А может, настоящий? Каким же образом чекисты затащили его в свой лагерь? Видать, нагрешил батя с три короба, на чем-то попался, вот и подцепили его красные на крючок. Посмеиваясь, Горчаков потянулся к бутылке, наполнил стакан и резко, едва не опрокинув, опустил на лаковый столик; едкая коричневая жидкость выплеснулась на зеркальную поверхность — это же враг! Только что здесь сидел враг! НКВД с помощью этого ловкача раскинуло свои липкие тенета. Начали издалека, имитировали попытку покушения. Инсценировка! Бесстрашный спаситель приходит на выручку своевременно, минута в минуту. Естественно, спасенный ему горячо благодарен, завязывается знакомство. Ход довольно простой. Потом герой разок-другой попадается на глаза спасенному, тем самым напоминая о себе, затем является в дом. Наглость потрясающая! Грубая работа. А расчет верный — спасителю не откажут. Спаситель… Любопытно все же, монах он или замаскированный шпион? Так или иначе, но это опасный противник, которого необходимо обезвредить. А что стоит его рассказ! Весь этот неуемный бред о бактериологическом оружии. Чушь собачья, надо же такое придумать! По словам монаха в отряде был представитель исследовательского центра. Кто он? Человек Мохова? Один из хунхузов? Бездарная выдумка, редкая глупость!

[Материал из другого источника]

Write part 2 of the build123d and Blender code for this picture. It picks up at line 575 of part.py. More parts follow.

Что же делать? Будь на месте монаха кто-либо другой, Горчаков бы не колебался, монаху же он обязан жизнью. Впрочем, так ли это? Не поставлена ли сцена покушения «режиссером» из советской разведки? Похоже на то. А коли так — какие могут быть колебания? Сомненья прочь, идет война. Беспощадная. Жестокая. Она не прекращается с октября 1917 года, а на войне не место сантиментам.

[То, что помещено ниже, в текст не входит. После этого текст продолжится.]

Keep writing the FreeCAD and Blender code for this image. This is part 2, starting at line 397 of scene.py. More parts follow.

Что предпринять? Поставить в известность Кудзуки? Пожалуй, так и придется сделать. Но к полковнику нужно идти не с пустыми руками, иначе выигрыш будет мизерным. Товарищ монах упрется, не пожелает раскалываться, красные упрямы — станет все отрицать. Как тогда будет выглядеть поручик Горчаков? Его поднимут на смех — после прогулки по советской земле князь захворал шпиономанией! Нет, такой ход не годится, чекистам нужно подыграть, поиграть в их игры, чтобы через святого отца выйти на его хозяина, советского резидента, а если повезет, засечь и других большевистских агентов и разом уничтожить всех. Монах будет ждать в воскресенье, жаль, что не назначил рандеву пораньше, — Горчакова охватил охотничий азарт.

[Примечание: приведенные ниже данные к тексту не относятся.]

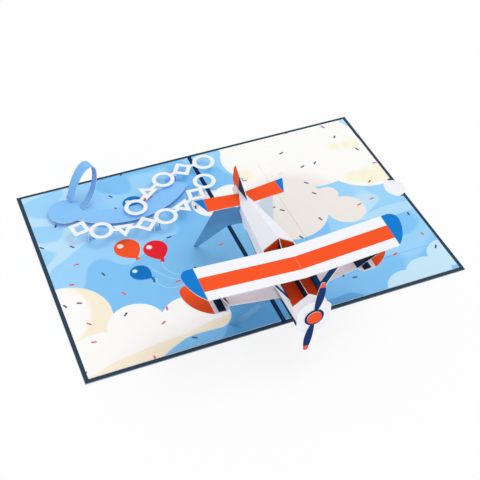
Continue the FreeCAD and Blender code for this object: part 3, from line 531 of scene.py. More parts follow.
@dataclass
class CardPrint:
    """The printed sky of the two liners: bands of blue, banks of cloud, balloons and confetti, with painted
    shade of the biplane in the sky and a painted shadow of it on the back cloud.

    Attributes:
        front_bank: circles of the cloud bank at the front left.
        front_crown: its tallest lobe.
        front_glow: the white part of that lobe, beside its cream shade.
        front_base: the curve under the bank, where the sky shows again.
        wave: the two circles that cut out the pale wave at the right.
        back_bank: circles of the cloud mass at the back right.
        back_shade: circles of the biplane's painted shadow on the back mass, in beige.
        back_glow: circles of its cream light.
        corner_bank: circles of the pale bank at the front right.
        strings: the balloons' strings.
        balloons: the balloons.
        bend_size: the size of the bends in the sky's bands, in millimetres.
        bend: how far those bends carry a band, in levels.
        side_rise: how many levels the sky rises in a millimetre away from the fold.
        back_rise: the same, towards the back.
        first_level: the level at the card's middle.
        deep_below: the level under which the sky is deep blue.
        light_above: the level over which it is light.
        wisp: the levels of the first pale wisp.
        wisp_above: the level over which all is pale.
        band_blur: how softly the bands meet, in levels.
        wave_ink: how strongly the pale wave is printed.
        cloud_melt: the width over which a cloud's lobes melt together.
        front_melt: the same, of the front bank.
        cloud_blur: how softly a cloud's edge ends.
        soft_blur: the same, where the sky shows again under the front bank.
        ripple_size: the size of the ripples under the front bank.
        ripple: how deep those ripples are.
        shore: the slope and the height of the line under which the front bank is cream.
        shore_blur: how softly that line ends.
        glow_blur: how softly the crown's white part ends.
        shade_melt: the width over which the circles of the painted shadow melt together.
        shade_blur: how softly the painted shadow ends.
        light_melt: the width over which the circles of the cream light melt together.
        light_blur: how softly that light ends.
        light_ink: how strongly it is printed.
        confetti_cell: the mean distance between pieces of confetti.
        confetti_spread: how unevenly they are scattered, up to 1.
        confetti_half: half a piece's length and half its width.
        confetti_blur: how softly its edges end.
        confetti_bare: the share of places that stay bare.
        confetti_inks: the shares at which coral and plum start.
        share_blur: how sharply those shares part.
        rim_half: half the width and half the depth of the print inside its cut edge.
    """

    front_bank: list[Circle] = field(default_factory=lambda: [
        (-85.0, -57.0, 18.5), (-52.0, -63.0, 18.5), (-39.5, -66.0, 12.0), (-112.0, -80.0, 26.0),
        (-68.0, -68.0, 15.0), (-86.0, -76.0, 18.0),
    ])
    front_crown: Circle = (-124.0, -37.0, 28.5)
    front_glow: Circle = (-137.0, -30.0, 29.0)
    front_base: Circle = (-45.0, -141.5, 64.5)
    wave: tuple[Circle, Circle] = ((112.0, -80.0, 65.0), (108.0, 40.0, 66.0))
    back_bank: list[Circle] = field(default_factory=lambda: [
        (46.0, 69.0, 26.5), (45.0, 86.0, 22.0), (80.0, 65.0, 44.5), (118.0, 42.0, 35.5), (39.0, 31.0, 21.0),
        (60.0, 24.0, 11.5),
        (-3.0, 33.0, 13.5), (13.0, 34.0, 13.0), (76.0, 11.0, 7.5), (81.0, -8.0, 13.5), (43.0, 3.0, 26.5),
        (63.0, 6.0, 16.0),
    ])
    back_shade: list[Circle] = field(default_factory=lambda: [
        (48.0, 6.0, 37.0), (76.0, -6.0, 25.0),
    ])
    back_glow: list[Circle] = field(default_factory=lambda: [
        (112.0, 18.0, 9.0), (124.0, 18.0, 9.0), (101.0, 21.0, 6.0), (104.0, 58.0, 4.0), (112.0, 57.0, 4.0),
        (119.0, 55.0, 4.0), (30.0, 52.0, 6.0),
    ])
    corner_bank: list[Circle] = field(default_factory=lambda: [
        (123.0, -71.0, 12.5), (104.0, -84.0, 15.5), (87.0, -90.0, 15.0),
    ])
    strings: list[BalloonString] = field(default_factory=lambda: [
        BalloonString((-41.0, -13.0, 12.4), (-56.0, -45.0), (-25.0, -9.0)),
        BalloonString((-32.0, -2.0, 31.2), (-63.0, -47.0), (-30.0, -10.0)),
        BalloonString((-51.0, -24.0, 10.9), (-63.0, -46.0), (-36.0, -22.0)),
    ])
    balloons: list[Balloon] = field(default_factory=lambda: [
        Balloon(-70.5, 11.6, 8.6, 3.4, Ink.ORANGE),
        Balloon(-53.2, 3.8, 8.1, 0.8, Ink.RED),
        Balloon(-69.4, -13.6, 6.6, 6.6, Ink.BALLOON_BLUE),
        Balloon(-53.0, 53.0, 7.4, 1.2, Ink.BALLOON_BLUE),
        Balloon(-41.0, 50.0, 5.6, -1.0, Ink.ORANGE),
    ])
    bend_size: float = 58.0
    bend: float = 1.5
    side_rise: float = 0.0046
    back_rise: float = 0.0032
    first_level: float = -0.3
    deep_below: float = 0.3
    light_above: float = 0.8
    wisp: Point = (1.12, 1.22)
    wisp_above: float = 1.34
    band_blur: float = 0.03
    wave_ink: float = 0.7
    cloud_melt: float = 1.0
    front_melt: float = 0.8
    cloud_blur: float = 0.2
    soft_blur: float = 0.3
    ripple_size: float = 24.0
    ripple: float = 5.0
    shore: Point = (0.157, -64.0)
    shore_blur: float = 0.8
    glow_blur: float = 3.5
    shade_melt: float = 8.0
    shade_blur: float = 12.0
    light_melt: float = 3.0
    light_blur: float = 5.0
    light_ink: float = 0.8
    confetti_cell: float = 19.0
    confetti_spread: float = 0.85
    confetti_half: Point = (1.7, 0.62)
    confetti_blur: float = 0.3
    confetti_bare: float = 0.36
    confetti_inks: Point = (0.45, 0.78)
    share_blur: float = 0.01
    rim_half: Point = (124.2, 86.1)

    def sky(self, sheet: Sheet) -> Socket:
        """Prints the bands of the sky, darker towards the fold and the front, where the deeper blue is
        partly painted shade of the biplane.

        Args:
            sheet: the liner's sheet.

        Returns:
            The sky's colour.
        """
        bend = sheet.noise(self.bend_size, detail=1.0)
        # The sky darkens towards the fold and the front: printed bands, and near the fold and under the
        # wings also painted shade of the biplane.
        away = sheet.number("ABSOLUTE", sheet.x)
        side = sheet.number("MULTIPLY_ADD", away, self.side_rise, self.first_level)
        slope = sheet.number("MULTIPLY_ADD", sheet.y, self.back_rise, side)
        level = sheet.number("MULTIPLY_ADD", bend, self.bend, slope)
        blur = self.band_blur
        deep = sheet.other(sheet.past(level, self.deep_below, blur))
        colour = sheet.paint(Ink.SKY.colour, Ink.SKY_DEEP.colour, deep)
        colour = sheet.paint(colour, Ink.SKY_LIGHT.colour, sheet.past(level, self.light_above, blur))
        colour = sheet.paint(colour, Ink.SKY_WISP.colour, sheet.within(level, *self.wisp, blur))
        colour = sheet.paint(colour, Ink.SKY_WISP.colour, sheet.past(level, self.wisp_above, blur))
        top, bottom = (sheet.past(sheet.lobes([circle]), 0.0, self.soft_blur) for circle in self.wave)
        wave = sheet.number("MULTIPLY", sheet.both(top, bottom), self.wave_ink)
        return sheet.paint(colour, Ink.SKY_WISP.colour, wave)

    def clouds(self, sheet: Sheet, base: Socket) -> Socket:
        """Prints the banks of cloud with their printed cream shades, and the biplane's painted shadow on
        the back mass.

        Args:
            sheet: the liner's sheet.
            base: the print so far.

        Returns:
            The print with the clouds.
        """
        corner = sheet.past(sheet.lobes(self.corner_bank, self.cloud_melt), 0.0, self.cloud_blur)
        colour = sheet.paint(base, Ink.SKY_PALE.colour, corner)
        ripples = sheet.noise(self.ripple_size, detail=0.0)
        wavy = sheet.number("MULTIPLY_ADD", ripples, self.ripple, -self.ripple / 2)
        bank = sheet.past(sheet.lobes(self.front_bank, self.front_melt), 0.0, self.cloud_blur)
        crown = sheet.past(sheet.lobes([self.front_crown]), 0.0, self.cloud_blur)
        base_depth = sheet.number("ADD", sheet.lobes([self.front_base]), wavy)
        under = sheet.past(base_depth, 0.0, self.soft_blur)
        slope, height = self.shore
        shore = sheet.number("MULTIPLY_ADD", sheet.x, -slope, sheet.number("ADD", sheet.y, wavy))
        low = sheet.other(sheet.past(shore, height, self.shore_blur))
        glow = sheet.past(sheet.lobes([self.front_glow]), 0.0, self.glow_blur)
        crescent = sheet.both(crown, sheet.both(sheet.other(bank), sheet.other(glow)))
        front = sheet.both(sheet.either(bank, crown), sheet.other(under))
        warm = sheet.paint(Ink.CLOUD.colour, Ink.CREAM.colour, sheet.either(crescent, low))
        colour = sheet.paint(colour, warm, front)
        back = sheet.past(sheet.lobes(self.back_bank, self.cloud_melt), 0.0, self.cloud_blur)
        # The beige on the back mass is a painted shadow of the biplane.
        shade = sheet.past(sheet.lobes(self.back_shade, self.shade_melt), 0.0, self.shade_blur)
        light = sheet.past(sheet.lobes(self.back_glow, self.light_melt), 0.0, self.light_blur)
        light = sheet.number("MULTIPLY", light, self.light_ink)
        mass = sheet.paint(Ink.CLOUD.colour, Ink.CREAM_LIGHT.colour, light)
        return sheet.paint(colour, sheet.paint(mass, Ink.BEIGE.colour, shade), back)

    def confetti(self, sheet: Sheet, base: Socket) -> Socket:
        """Scatters small dashes of three inks.

        Args:
            sheet: the liner's sheet.
            base: the print so far.

        Returns:
            The print with the confetti.
        """
        cells = sheet.nodes.new("ShaderNodeTexVoronoi")
        cells.voronoi_dimensions = "2D"
        cells.inputs["Scale"].default_value = 1.0 / self.confetti_cell
        cells.inputs["Randomness"].default_value = self.confetti_spread
        flat = sheet.vector("MULTIPLY", sheet.place, FLAT_ONLY)
        sheet.links.new(flat, cells.inputs["Vector"])
        chance = sheet.nodes.new("ShaderNodeSeparateXYZ")
        sheet.links.new(cells.outputs["Color"], chance.inputs[0])
        turned = sheet.nodes.new("ShaderNodeVectorRotate")
        turned.rotation_type = "Z_AXIS"
        sheet.links.new(sheet.vector("SUBTRACT", flat, cells.outputs["Position"]), turned.inputs["Vector"])
        sheet.links.new(sheet.number("MULTIPLY", chance.outputs[0], math.tau), turned.inputs["Angle"])
        local = sheet.nodes.new("ShaderNodeSeparateXYZ")
        sheet.links.new(turned.outputs[0], local.inputs[0])
        half_length, half_width = self.confetti_half
        long = sheet.within(local.outputs[0], -half_length, half_length, self.confetti_blur)
        wide = sheet.within(local.outputs[1], -half_width, half_width, self.confetti_blur)
        shown = sheet.past(chance.outputs[1], self.confetti_bare, self.share_blur)
        mask = sheet.both(sheet.both(long, wide), shown)
        draw = chance.outputs[2]
        coral, plum = (sheet.past(draw, share, self.share_blur) for share in self.confetti_inks)
        ink = sheet.paint(Ink.SLATE.colour, Ink.CORAL.colour, coral)
        ink = sheet.paint(ink, Ink.PLUM.colour, plum)
        return sheet.paint(base, ink, mask)

    def material(self, name: str) -> bpy.types.Material:
        """Prints one liner.

        Args:
            name: the material's name.

        Returns:
            The liner's material.
        """
        sheet = Sheet(name)
        colour = self.clouds(sheet, self.sky(sheet))
        colour = self.confetti(sheet, colour)
        for item in (*self.strings, *self.balloons):
            colour = item.paint(sheet, colour)
        half_width, half_depth = self.rim_half
        side = sheet.past(sheet.number("ABSOLUTE", sheet.x), half_width, INK_BLUR)
        end = sheet.past(sheet.number("ABSOLUTE", sheet.y), half_depth, INK_BLUR)
        rim = sheet.either(side, end)
        return COATED.close(sheet, colour, sheet.both(sheet.cut_edge(Facing.FLAT), rim))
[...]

Выйдя из дома в назначенный час, он никого не обнаружил. Возле лавки две женщины болтали с толстым лавочником, поодаль с важным видом прохаживался полицейский. Вот уж некстати! Стоять на углу неудобно, Горчаков зашел в лавчонку, купил сигареты, не спеша вышел на улицу, чиркнул зажигалкой. Прикрывая язычок пламени от резкого ветра, оглянулся — монаха нигде не было. Подождав еще немного, Горчаков вернулся домой, полистал вечерние газеты, встал, подошел к двери, но передумал, заставил себя подождать еще полчаса. Привлекать внимание полицейского не стоило, да и как знать, не работают ли досужие кумушки на полковника Кудзуки?
Взглянув на часы, Горчаков переоделся, вместо пальто облачился в теплую спортивную куртку, кепи, которое носил еще в студенческие годы, надвинул на лоб, обмотал шею пушистым шотландским шарфом.